An eerie silence descended in the northern environs of Historic Northeast last week as the sun set on the Union Pacific rail yards after an over 100-year history.
For the first time in roughly thirty years of residence here, there were no train horns sounding, no metallic brakes squealing, no coal cars banging knuckles during the entirety of our early morning runs through the neighborhood.
It brings a bit of melancholy to this NewsDog’s world.
The Union Pacific (UP) railroad shuttered the yard last week with only a two-day notice, laying off over 200 workers who called the Neff hump yard home.
The UP is transferring operations to the Armourdale yards in Kansas City, Kansas as part of their 2020 unified, streamlining plan.
By last Wednesday, the once bustling and noisy rail yard was a ghost town.
Being one of the largest rail yards in the region, the Neff hump yard can effectively switch between 1,500-2,000 rail cars per day.
The Armourdale yards have no hump and can only accommodate between 700-900 cars per day, which makes this critically-thinking pooch wonder why the move was made to begin with—corporate talking-head psycho-babble aside.
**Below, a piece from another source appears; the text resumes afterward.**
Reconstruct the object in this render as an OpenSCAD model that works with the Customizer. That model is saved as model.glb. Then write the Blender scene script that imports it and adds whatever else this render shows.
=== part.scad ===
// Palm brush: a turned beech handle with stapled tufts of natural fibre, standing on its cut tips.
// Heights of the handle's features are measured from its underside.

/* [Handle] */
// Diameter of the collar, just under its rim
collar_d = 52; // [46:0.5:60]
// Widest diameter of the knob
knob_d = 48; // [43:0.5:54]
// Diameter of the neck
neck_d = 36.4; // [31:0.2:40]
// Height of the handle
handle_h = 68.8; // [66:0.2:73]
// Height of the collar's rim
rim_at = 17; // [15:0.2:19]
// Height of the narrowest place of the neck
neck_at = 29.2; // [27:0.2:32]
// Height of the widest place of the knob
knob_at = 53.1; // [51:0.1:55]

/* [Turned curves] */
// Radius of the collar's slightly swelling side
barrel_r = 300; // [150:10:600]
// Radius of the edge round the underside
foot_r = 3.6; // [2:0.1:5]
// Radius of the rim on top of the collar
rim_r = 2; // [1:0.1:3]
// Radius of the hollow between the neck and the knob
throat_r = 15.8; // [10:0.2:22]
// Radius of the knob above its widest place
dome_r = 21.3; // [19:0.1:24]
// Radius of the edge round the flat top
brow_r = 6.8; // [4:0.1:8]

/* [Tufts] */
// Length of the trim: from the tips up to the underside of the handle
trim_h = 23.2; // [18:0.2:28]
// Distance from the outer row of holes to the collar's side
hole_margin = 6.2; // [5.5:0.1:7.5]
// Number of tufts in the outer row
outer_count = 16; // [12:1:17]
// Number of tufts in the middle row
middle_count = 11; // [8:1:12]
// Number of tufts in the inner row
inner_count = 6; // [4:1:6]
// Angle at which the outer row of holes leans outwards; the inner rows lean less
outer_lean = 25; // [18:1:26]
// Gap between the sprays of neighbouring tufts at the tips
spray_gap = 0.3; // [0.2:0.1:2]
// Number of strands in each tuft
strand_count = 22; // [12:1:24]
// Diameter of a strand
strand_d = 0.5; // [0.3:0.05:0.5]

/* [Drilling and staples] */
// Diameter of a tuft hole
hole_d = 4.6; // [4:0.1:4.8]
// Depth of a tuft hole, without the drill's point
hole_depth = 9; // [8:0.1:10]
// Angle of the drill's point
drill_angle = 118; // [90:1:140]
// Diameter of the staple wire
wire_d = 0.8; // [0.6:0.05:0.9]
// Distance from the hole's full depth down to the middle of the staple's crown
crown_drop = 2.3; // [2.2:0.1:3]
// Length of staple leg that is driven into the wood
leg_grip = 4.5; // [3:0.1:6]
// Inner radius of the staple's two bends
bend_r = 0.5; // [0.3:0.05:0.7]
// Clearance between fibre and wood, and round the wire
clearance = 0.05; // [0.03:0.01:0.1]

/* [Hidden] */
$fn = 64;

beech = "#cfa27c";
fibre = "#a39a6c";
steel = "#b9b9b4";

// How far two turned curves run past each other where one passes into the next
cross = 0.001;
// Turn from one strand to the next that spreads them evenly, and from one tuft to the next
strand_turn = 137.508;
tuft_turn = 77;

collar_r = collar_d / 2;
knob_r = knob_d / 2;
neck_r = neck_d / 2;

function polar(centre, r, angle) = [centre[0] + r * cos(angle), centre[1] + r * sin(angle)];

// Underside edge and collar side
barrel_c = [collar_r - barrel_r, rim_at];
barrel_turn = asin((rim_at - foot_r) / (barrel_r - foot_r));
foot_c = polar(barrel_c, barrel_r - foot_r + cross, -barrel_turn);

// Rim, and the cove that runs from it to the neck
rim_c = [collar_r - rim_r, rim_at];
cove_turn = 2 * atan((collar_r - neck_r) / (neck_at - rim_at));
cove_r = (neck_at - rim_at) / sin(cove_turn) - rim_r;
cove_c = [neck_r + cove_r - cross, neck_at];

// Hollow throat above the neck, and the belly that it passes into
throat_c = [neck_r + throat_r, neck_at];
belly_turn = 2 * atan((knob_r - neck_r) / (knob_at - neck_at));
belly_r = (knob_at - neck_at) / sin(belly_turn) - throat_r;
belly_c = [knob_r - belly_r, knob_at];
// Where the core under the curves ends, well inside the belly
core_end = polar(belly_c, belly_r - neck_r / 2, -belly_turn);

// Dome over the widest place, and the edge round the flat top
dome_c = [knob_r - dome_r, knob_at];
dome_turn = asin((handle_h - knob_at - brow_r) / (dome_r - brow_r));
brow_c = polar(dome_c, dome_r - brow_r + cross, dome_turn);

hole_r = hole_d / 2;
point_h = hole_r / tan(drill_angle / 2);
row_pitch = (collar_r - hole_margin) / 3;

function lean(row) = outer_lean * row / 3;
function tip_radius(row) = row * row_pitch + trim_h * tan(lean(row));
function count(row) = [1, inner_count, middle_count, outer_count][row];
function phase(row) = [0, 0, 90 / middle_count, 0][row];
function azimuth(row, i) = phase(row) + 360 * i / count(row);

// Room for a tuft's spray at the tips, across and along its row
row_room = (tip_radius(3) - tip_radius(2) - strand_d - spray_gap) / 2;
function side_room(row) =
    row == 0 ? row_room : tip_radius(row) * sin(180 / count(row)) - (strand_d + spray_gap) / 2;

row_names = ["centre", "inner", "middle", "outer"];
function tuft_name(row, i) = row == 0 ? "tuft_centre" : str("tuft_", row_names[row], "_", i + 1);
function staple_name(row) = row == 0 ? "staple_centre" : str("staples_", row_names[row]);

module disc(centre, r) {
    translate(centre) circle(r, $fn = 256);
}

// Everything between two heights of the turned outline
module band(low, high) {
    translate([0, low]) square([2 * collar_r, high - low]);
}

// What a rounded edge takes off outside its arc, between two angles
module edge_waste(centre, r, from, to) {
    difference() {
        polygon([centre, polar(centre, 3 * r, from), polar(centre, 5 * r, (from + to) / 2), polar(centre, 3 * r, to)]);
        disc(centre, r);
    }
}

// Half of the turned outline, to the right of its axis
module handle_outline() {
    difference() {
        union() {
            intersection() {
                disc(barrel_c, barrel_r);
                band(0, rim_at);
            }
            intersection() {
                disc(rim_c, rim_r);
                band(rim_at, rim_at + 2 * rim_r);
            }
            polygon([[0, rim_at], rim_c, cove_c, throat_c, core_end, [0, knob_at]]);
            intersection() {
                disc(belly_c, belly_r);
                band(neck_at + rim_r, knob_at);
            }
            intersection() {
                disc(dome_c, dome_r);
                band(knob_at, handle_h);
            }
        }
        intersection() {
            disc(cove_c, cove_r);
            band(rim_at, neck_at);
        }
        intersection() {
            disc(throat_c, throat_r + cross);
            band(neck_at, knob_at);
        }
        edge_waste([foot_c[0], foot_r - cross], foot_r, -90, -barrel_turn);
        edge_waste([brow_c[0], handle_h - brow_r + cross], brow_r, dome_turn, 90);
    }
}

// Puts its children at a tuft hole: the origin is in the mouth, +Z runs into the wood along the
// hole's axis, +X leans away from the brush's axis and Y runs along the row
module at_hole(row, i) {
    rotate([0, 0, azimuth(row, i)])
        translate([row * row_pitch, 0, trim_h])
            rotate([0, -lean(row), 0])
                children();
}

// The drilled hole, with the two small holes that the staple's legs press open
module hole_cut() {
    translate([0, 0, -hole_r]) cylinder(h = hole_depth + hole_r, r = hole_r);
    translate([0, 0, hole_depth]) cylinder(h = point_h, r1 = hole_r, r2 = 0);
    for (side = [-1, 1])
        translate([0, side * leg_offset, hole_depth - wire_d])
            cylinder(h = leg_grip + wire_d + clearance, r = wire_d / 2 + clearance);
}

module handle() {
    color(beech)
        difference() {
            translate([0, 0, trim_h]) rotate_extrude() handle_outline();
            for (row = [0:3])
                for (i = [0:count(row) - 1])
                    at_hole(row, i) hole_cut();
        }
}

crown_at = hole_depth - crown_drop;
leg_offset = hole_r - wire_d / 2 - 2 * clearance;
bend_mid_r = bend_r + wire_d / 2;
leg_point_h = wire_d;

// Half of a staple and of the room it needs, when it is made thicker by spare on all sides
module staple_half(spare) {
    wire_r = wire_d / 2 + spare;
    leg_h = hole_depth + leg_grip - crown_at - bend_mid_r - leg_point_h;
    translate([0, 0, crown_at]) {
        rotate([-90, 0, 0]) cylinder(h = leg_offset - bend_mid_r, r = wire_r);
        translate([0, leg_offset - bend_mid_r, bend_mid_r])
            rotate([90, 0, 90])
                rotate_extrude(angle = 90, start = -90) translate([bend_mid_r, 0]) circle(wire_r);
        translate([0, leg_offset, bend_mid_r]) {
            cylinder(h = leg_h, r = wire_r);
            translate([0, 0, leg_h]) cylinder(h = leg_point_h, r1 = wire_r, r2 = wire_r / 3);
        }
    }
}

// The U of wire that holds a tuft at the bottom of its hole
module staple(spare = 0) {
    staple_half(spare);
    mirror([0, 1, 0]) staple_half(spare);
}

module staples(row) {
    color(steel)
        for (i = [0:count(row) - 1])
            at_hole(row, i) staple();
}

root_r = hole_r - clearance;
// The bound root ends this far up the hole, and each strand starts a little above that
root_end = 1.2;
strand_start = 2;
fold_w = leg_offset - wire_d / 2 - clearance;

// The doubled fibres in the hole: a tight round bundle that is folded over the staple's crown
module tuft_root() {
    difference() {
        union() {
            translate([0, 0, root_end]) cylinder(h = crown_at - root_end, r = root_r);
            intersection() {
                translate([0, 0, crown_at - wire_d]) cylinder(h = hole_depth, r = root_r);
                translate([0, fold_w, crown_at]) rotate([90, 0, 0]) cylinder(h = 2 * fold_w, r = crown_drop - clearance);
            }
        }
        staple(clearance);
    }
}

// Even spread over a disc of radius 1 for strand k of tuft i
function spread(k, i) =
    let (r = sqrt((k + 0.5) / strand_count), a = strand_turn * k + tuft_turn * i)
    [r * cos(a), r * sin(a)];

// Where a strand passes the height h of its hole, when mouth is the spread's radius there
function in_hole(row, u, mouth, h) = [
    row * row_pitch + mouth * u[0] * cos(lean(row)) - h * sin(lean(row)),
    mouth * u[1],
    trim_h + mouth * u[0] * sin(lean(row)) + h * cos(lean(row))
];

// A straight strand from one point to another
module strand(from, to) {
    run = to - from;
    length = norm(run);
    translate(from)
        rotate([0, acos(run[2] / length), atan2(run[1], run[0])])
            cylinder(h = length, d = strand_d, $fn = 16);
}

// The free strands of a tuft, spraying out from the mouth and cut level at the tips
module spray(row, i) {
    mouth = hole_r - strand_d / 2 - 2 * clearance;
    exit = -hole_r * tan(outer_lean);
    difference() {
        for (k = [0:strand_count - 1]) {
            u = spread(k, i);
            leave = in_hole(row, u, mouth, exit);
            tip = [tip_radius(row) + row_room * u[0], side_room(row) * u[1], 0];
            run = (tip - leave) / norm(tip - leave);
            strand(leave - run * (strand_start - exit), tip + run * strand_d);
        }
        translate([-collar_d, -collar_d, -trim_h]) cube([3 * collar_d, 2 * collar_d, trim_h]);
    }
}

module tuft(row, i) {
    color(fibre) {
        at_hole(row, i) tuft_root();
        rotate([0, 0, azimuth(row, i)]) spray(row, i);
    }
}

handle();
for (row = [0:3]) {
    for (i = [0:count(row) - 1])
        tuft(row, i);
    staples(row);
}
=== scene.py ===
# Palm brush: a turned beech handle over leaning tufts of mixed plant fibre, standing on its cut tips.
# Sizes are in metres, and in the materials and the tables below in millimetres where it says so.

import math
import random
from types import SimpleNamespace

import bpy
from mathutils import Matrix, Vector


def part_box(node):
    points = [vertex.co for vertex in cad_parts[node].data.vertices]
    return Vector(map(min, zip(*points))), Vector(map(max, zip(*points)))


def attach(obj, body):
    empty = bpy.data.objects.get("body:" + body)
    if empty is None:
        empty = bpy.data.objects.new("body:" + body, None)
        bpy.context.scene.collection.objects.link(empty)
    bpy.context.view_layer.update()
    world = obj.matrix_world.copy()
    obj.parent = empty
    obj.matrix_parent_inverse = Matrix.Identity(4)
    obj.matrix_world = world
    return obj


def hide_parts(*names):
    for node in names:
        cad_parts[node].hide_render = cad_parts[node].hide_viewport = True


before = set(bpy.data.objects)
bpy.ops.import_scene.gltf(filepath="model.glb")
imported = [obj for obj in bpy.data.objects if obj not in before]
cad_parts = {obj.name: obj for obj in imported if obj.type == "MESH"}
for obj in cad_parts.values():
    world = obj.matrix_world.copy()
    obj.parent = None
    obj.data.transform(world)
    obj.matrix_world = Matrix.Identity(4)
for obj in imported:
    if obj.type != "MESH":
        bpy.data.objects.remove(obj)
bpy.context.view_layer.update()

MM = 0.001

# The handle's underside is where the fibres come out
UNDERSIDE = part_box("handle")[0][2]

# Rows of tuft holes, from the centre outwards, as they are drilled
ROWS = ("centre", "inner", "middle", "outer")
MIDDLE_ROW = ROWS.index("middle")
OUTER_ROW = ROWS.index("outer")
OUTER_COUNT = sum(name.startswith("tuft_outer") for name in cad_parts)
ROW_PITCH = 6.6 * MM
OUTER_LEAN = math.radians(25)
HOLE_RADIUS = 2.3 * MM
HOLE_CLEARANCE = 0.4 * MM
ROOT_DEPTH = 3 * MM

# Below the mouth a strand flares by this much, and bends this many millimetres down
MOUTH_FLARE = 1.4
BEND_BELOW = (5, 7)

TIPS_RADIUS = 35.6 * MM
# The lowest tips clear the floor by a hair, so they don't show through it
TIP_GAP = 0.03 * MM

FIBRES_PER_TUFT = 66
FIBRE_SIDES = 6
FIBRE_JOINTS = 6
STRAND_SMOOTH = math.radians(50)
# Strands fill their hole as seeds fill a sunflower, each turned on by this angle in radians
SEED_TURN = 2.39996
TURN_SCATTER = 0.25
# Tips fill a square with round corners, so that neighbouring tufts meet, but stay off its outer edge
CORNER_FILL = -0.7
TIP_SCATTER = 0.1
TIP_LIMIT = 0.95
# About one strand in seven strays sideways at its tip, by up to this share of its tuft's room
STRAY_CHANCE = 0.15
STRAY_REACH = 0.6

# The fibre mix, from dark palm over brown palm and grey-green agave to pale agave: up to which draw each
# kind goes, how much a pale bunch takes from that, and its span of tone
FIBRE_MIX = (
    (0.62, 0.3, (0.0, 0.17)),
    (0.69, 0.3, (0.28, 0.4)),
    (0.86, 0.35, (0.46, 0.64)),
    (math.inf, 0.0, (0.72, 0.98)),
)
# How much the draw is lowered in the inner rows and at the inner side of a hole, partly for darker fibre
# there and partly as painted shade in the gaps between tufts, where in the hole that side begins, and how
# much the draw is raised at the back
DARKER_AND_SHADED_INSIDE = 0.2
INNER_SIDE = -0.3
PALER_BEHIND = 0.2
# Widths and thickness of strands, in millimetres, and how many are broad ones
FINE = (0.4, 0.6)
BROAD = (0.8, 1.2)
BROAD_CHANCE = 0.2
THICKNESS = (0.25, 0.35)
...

This Dog will actually lose sleep over the move. Moving to Northeast from downtown Parkville in 1990, trains were and are part of the audio and visual landscape in both communities.
There’s something comforting about hearing the tonality of the different train horns at the various crossings in the East Bottoms.
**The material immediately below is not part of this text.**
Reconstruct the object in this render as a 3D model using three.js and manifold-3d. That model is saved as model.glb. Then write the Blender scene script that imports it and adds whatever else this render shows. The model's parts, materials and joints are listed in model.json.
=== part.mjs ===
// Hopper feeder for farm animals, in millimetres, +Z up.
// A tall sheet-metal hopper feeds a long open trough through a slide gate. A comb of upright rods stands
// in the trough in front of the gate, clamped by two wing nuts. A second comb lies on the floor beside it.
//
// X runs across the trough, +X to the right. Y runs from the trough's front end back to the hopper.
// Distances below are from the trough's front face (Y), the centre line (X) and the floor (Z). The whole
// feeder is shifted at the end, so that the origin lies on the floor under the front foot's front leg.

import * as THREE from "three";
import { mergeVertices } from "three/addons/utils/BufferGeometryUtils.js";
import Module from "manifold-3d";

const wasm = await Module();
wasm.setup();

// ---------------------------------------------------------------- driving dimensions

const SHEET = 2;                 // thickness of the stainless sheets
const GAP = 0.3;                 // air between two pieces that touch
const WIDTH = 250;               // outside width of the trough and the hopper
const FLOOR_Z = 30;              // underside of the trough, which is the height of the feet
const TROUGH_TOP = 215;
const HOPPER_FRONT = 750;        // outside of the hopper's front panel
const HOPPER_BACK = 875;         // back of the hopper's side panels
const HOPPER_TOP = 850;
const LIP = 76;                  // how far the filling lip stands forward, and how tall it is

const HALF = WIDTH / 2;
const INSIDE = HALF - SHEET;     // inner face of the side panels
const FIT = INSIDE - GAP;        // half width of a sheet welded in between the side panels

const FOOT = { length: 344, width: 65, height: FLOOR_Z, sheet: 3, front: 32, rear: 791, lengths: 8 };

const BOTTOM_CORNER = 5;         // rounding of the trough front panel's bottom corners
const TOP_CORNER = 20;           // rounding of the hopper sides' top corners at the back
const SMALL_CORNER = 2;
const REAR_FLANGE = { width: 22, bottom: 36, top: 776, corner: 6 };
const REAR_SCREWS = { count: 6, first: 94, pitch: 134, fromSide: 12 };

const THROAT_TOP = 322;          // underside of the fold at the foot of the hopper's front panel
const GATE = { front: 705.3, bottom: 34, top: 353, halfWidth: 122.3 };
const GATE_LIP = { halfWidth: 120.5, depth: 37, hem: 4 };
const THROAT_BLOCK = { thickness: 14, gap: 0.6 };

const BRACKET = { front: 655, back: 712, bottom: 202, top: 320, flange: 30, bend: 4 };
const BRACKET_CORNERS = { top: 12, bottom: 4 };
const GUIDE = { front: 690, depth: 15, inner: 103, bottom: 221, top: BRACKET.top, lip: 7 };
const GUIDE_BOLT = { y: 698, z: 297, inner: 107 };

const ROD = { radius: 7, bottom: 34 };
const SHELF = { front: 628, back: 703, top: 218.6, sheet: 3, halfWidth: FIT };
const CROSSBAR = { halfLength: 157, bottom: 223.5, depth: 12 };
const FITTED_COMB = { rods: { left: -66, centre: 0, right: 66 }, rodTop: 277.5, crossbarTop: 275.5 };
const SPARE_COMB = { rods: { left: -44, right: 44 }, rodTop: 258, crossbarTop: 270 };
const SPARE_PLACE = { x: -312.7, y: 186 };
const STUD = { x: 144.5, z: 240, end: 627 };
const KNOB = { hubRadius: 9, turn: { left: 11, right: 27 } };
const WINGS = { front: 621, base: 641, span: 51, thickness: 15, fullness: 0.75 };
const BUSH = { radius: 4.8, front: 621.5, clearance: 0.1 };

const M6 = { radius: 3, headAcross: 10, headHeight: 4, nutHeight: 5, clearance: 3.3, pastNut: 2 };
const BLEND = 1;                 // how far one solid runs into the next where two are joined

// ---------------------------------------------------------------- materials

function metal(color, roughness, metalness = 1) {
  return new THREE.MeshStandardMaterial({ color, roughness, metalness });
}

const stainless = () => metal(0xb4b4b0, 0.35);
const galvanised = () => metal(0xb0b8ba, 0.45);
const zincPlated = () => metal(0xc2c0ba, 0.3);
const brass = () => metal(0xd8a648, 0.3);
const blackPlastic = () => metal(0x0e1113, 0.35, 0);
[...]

Knuckleheads Saloon at the Prospect and Montgall crossings built its whole persona on its proximity to the rail line that often had crossing trains interrupting music events at the venue.
Owner Frank Hicks actually built a catwalk above the memorial caboose so that Knuckleheads customers could maybe catch a piece of the rail mystique vicariously through a blaring Union Pacific air horn and the deafening chugging of a locomotive powering up.
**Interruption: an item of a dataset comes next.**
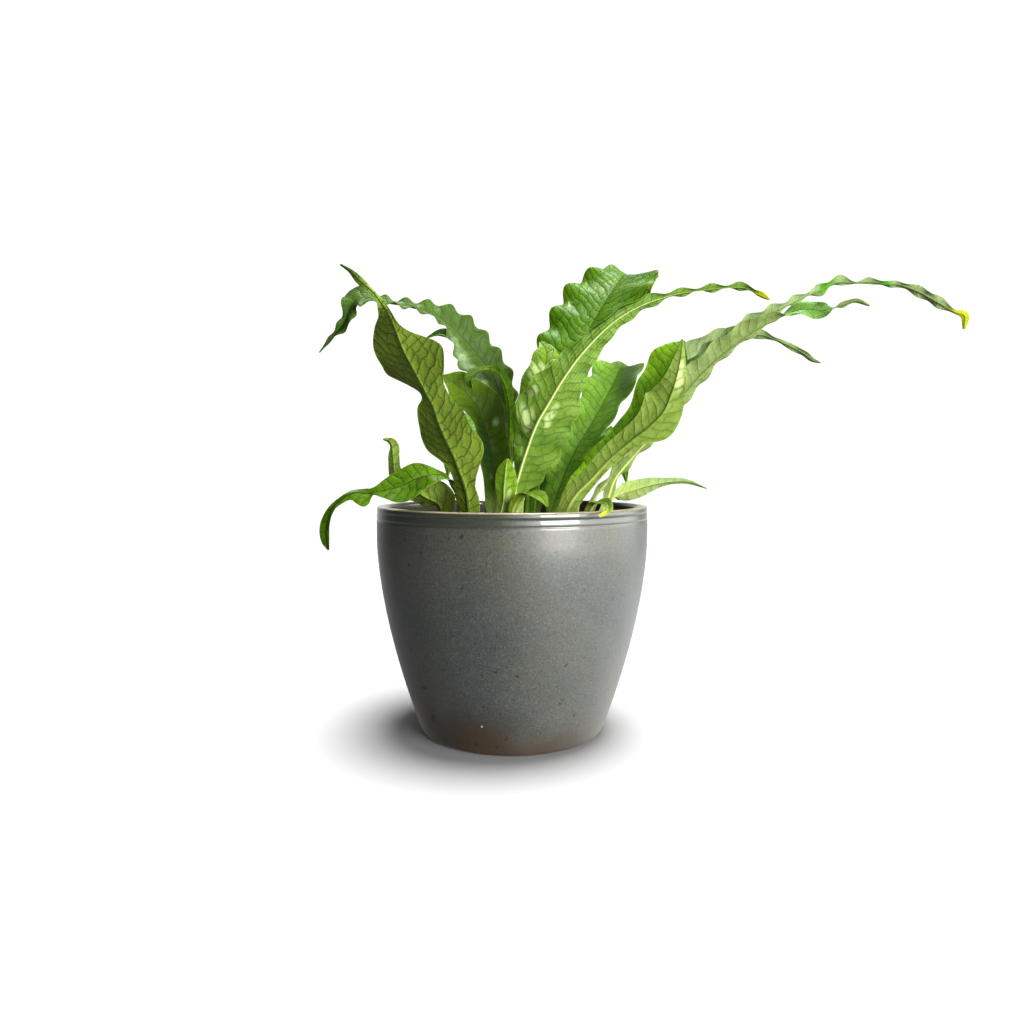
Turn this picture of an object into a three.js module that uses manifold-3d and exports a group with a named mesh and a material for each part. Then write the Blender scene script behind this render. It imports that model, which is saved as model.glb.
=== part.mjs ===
// A crocodile fern (Microsorum musifolium) in a glazed stoneware pot.
// Millimetres, +Z up, origin at the middle of the pot's base, the open side of the plant towards -Y.
import * as THREE from 'three';
import { mergeVertices } from 'three/addons/utils/BufferGeometryUtils.js';
import Module from 'manifold-3d';

const wasm = await Module();
wasm.setup();

// Pot
const POT_RADIUS = 95;
const POT_HEIGHT = 158.5;
const BASE_RADIUS = 64.6;
const BASE_ROUND = 3;
const WALL = 8;
const FLOOR = 10;
const BELLY_TOP = 136;      // below this height the wall curves in to the base
const BELLY_POWER = 1.65;
const BELLY_STEPS = 9;
const COLLAR_FOOT = 149;    // foot of the plain band under the rim
const COLLAR_GROOVE = 0.9;
const LIP_ROUND = 3.2;
const POT_SIDES = 36;

// Soil and rhizome
const GAP = 0.3;            // clearance kept between neighbouring pieces
const SOIL_TOP = 134;
const SOIL_RINGS = [0.34, 0.67, 1];
const SOIL_SIDES = 22;
const SOIL_BUMP = 1.7;
const RHIZOME_RADIUS = 6.5;
const RHIZOME_SIDES = 7;
const RHIZOME_STEPS = 5;
const ROOT_Z = 134;         // height at which every stipe ends inside the rhizome
const SOCKET_RADIUS = 3.4;
const SOCKET_LENGTH = 13;
const SOCKET_SIDES = 6;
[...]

This Dog can’t think of a better interruption to a blues show than a train horn. Robert Johnson, Johnny Cash, and David Allen Coe would be in agreement here.
Throughout the night hours, it was easy to tell when the switch engines were pushing strings of cars over the hump as large, metallic booms would follow—a sign that another car had been added to another train bound for a far-flung destination.
Sadly, the chugging sounds of the switch engines, the squealing of brakes and all the wonderful industrial noises associated with living above a rail yard will cease to be.